Directions: Creamy Zucchini Basil Soup with Croutons
  1. Start by washing and chopping the zucchinis into medium-sized chunks. Dice the onion finely and mince the garlic cloves. Chop the fresh basil leaves and set aside. Dice the turkey bacon into small pieces.
  2. Heat 1 tablespoon of olive oil in your large pot over medium heat. Add the diced turkey bacon and cook until it’s crisp and golden brown, about 5-7 minutes. Once cooked, remove the turkey bacon with a slotted spoon and set it aside on a paper towel-lined plate to drain excess fat.
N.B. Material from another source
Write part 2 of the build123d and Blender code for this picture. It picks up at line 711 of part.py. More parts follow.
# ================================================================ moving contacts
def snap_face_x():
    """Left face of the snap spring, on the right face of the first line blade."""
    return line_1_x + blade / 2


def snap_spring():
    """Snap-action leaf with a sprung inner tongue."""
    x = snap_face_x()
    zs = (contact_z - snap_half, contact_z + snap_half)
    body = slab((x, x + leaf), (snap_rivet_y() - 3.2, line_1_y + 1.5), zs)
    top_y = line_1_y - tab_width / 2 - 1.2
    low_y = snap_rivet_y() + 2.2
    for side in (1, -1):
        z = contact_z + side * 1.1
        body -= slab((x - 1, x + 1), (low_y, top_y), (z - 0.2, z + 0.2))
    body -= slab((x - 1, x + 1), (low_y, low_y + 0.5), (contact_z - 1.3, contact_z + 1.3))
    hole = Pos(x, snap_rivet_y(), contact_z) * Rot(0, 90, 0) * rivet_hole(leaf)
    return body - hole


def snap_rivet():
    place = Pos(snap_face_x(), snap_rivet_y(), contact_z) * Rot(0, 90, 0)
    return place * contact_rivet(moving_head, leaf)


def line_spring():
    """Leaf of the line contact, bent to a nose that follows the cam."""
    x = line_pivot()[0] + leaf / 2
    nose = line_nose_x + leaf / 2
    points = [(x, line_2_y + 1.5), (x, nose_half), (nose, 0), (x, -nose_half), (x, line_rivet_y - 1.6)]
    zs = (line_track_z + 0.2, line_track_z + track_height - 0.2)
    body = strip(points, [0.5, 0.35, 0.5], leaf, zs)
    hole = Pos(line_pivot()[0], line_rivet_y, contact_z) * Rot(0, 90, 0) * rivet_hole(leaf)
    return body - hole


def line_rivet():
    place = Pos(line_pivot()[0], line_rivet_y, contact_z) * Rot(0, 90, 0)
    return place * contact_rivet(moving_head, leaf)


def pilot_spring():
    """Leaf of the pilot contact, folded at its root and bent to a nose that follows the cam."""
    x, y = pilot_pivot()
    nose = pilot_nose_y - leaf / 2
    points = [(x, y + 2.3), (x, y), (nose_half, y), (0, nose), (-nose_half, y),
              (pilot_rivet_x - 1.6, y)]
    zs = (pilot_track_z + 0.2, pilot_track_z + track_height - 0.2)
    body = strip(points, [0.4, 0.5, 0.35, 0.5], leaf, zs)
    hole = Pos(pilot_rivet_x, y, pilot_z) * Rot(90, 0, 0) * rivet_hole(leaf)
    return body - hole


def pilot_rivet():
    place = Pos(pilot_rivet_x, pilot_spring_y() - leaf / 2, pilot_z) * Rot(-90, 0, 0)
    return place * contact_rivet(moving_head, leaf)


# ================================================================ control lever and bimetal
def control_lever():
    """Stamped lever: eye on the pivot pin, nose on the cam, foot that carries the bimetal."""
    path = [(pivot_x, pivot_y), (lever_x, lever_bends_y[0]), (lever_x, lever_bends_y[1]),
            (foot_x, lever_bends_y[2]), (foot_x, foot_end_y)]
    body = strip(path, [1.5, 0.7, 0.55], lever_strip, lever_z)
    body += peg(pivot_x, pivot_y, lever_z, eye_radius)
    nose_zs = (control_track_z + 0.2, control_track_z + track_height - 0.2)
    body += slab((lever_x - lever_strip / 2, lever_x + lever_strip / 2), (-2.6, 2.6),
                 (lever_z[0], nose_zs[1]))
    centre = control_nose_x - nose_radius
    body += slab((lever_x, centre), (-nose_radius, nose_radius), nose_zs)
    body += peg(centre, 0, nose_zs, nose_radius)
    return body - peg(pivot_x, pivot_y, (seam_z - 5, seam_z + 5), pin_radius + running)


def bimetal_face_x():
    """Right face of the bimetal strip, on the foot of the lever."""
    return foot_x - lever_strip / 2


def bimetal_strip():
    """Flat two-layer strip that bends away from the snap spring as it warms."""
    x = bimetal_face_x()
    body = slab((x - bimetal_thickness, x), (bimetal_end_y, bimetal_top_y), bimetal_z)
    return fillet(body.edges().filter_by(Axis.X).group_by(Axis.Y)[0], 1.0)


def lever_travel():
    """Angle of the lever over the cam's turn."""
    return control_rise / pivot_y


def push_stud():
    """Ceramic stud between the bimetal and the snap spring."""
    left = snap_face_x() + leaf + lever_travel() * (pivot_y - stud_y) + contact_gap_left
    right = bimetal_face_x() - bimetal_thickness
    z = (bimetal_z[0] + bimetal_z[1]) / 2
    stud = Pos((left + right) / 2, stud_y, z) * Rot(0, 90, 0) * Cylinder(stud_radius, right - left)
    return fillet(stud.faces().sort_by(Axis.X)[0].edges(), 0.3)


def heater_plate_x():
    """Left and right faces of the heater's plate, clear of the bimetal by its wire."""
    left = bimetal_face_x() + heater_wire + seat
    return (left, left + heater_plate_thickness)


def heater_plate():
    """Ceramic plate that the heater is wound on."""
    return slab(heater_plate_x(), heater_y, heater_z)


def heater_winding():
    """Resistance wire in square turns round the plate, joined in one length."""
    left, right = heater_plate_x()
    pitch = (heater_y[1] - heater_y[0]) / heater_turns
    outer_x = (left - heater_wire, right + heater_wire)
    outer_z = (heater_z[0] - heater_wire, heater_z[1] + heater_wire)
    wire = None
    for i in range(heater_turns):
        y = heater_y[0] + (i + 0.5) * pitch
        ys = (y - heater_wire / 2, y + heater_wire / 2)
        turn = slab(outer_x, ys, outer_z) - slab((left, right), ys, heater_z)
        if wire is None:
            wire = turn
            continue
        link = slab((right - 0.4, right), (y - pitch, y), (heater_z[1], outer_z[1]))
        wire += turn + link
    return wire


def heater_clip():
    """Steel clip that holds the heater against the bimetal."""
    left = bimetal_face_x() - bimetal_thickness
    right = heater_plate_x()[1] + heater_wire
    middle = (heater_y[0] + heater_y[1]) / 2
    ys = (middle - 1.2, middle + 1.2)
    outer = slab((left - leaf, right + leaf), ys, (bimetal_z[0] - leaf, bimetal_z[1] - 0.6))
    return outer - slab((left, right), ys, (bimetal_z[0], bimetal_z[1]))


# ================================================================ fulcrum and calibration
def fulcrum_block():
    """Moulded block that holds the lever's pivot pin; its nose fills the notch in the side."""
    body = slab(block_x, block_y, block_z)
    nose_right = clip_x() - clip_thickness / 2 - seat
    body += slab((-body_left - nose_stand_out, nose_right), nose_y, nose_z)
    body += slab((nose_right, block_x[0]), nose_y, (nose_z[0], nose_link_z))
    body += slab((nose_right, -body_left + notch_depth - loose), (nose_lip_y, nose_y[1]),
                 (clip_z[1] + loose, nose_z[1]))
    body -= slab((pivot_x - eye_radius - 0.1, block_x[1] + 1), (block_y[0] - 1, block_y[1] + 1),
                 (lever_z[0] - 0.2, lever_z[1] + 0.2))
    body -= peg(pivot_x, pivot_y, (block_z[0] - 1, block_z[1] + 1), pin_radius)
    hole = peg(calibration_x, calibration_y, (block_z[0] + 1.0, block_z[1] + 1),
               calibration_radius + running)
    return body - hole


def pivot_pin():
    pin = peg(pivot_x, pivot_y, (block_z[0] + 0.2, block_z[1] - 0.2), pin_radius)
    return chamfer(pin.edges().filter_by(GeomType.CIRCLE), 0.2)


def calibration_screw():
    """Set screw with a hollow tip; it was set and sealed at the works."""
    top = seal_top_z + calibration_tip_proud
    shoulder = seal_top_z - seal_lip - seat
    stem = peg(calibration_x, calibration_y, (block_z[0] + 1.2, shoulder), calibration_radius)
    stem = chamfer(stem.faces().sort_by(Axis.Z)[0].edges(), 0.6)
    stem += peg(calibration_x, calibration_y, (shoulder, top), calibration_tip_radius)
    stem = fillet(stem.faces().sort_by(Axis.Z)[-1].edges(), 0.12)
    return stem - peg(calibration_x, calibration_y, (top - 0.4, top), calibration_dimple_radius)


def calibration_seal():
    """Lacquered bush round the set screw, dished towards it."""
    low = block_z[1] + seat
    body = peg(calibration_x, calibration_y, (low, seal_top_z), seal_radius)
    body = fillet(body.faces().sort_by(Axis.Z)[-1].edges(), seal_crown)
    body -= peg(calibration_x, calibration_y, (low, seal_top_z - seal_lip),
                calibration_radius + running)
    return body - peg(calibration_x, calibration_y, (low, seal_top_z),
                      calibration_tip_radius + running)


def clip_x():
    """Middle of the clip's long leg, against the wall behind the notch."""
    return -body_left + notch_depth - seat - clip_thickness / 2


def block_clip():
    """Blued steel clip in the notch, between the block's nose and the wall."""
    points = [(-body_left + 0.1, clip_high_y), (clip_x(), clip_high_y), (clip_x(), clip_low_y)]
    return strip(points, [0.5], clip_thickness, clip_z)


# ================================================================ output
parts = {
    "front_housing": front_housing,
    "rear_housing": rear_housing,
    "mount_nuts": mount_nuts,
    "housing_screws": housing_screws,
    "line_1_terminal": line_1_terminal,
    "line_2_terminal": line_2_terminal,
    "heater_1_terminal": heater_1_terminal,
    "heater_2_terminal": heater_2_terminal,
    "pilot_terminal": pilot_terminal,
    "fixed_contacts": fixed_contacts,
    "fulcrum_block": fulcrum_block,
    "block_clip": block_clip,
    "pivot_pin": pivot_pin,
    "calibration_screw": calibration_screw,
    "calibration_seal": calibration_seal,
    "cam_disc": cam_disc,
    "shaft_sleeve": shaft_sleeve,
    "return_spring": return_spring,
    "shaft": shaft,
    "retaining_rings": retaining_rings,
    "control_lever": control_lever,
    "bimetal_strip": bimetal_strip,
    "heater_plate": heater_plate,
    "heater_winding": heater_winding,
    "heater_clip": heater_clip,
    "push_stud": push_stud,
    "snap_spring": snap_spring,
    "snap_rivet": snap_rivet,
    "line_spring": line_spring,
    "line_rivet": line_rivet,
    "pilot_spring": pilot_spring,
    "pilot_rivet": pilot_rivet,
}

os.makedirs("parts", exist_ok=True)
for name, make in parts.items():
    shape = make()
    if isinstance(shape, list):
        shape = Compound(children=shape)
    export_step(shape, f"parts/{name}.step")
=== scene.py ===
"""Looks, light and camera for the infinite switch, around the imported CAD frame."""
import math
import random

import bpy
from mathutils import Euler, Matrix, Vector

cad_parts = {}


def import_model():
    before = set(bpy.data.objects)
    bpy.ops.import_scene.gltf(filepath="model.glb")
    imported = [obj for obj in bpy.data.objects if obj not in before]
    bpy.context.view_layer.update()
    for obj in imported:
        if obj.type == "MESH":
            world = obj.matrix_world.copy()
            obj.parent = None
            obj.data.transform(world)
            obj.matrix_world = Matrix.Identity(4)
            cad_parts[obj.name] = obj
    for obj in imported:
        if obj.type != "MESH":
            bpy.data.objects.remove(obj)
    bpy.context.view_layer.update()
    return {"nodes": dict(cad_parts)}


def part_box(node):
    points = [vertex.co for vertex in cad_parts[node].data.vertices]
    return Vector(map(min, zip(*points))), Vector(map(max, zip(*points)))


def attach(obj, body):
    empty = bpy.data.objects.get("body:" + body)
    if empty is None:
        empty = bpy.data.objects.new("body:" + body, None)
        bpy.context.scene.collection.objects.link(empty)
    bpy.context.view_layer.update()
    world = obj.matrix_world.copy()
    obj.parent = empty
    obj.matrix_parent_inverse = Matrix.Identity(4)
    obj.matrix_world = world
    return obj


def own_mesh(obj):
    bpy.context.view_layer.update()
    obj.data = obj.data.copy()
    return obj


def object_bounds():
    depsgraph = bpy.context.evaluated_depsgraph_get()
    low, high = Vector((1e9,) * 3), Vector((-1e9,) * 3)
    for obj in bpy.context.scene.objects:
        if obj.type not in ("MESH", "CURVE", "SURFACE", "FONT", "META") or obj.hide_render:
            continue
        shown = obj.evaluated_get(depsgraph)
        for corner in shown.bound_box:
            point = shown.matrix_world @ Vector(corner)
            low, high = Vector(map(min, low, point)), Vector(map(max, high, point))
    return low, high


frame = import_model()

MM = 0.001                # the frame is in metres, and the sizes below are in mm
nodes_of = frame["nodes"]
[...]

  3. In the same pot, add the remaining tablespoon of olive oil. Toss in the diced onion and sauté until translucent and soft, about 4-5 minutes. Add the minced garlic and cook for another 1-2 minutes, stirring frequently to prevent burning.
  4. Add the chopped zucchinis to the pot and stir to combine with the onion and garlic. Cook for about 5 minutes until the zucchini begins to soften.
  5. Pour in the vegetable broth and bring the mixture to a boil. Reduce heat to a gentle simmer and let it cook uncovered for 15-20 minutes, or until the zucchini is completely tender.
  6. Remove the pot from heat. Using an immersion blender, puree the soup until smooth and creamy. Alternatively, carefully transfer the soup in batches to a blender and puree until silky. Return the blended soup to the pot.
  7. Stir in the heavy cream and chopped fresh basil leaves. Season generously with salt and pepper to taste. Warm the soup gently over low heat for 5 minutes, allowing the flavors to meld.
  8. Ladle the soup into serving bowls. Sprinkle the crispy turkey bacon and croutons on top for a satisfying crunch. Enjoy immediately.

Notes

  • For a lighter version, substitute heavy cream with coconut milk or cashew cream.
  • Turkey bacon can be swapped with smoked chicken or vegetarian bacon alternatives.
  • Make homemade croutons by baking cubed bread tossed with olive oil and herbs at 375°F for 10-15 minutes.
  • Store leftover soup in an airtight container in the fridge up to 3 days or freeze without croutons for up to 3 months.
  • Add a pinch of red pepper flakes during sautéing for a subtle heat kick.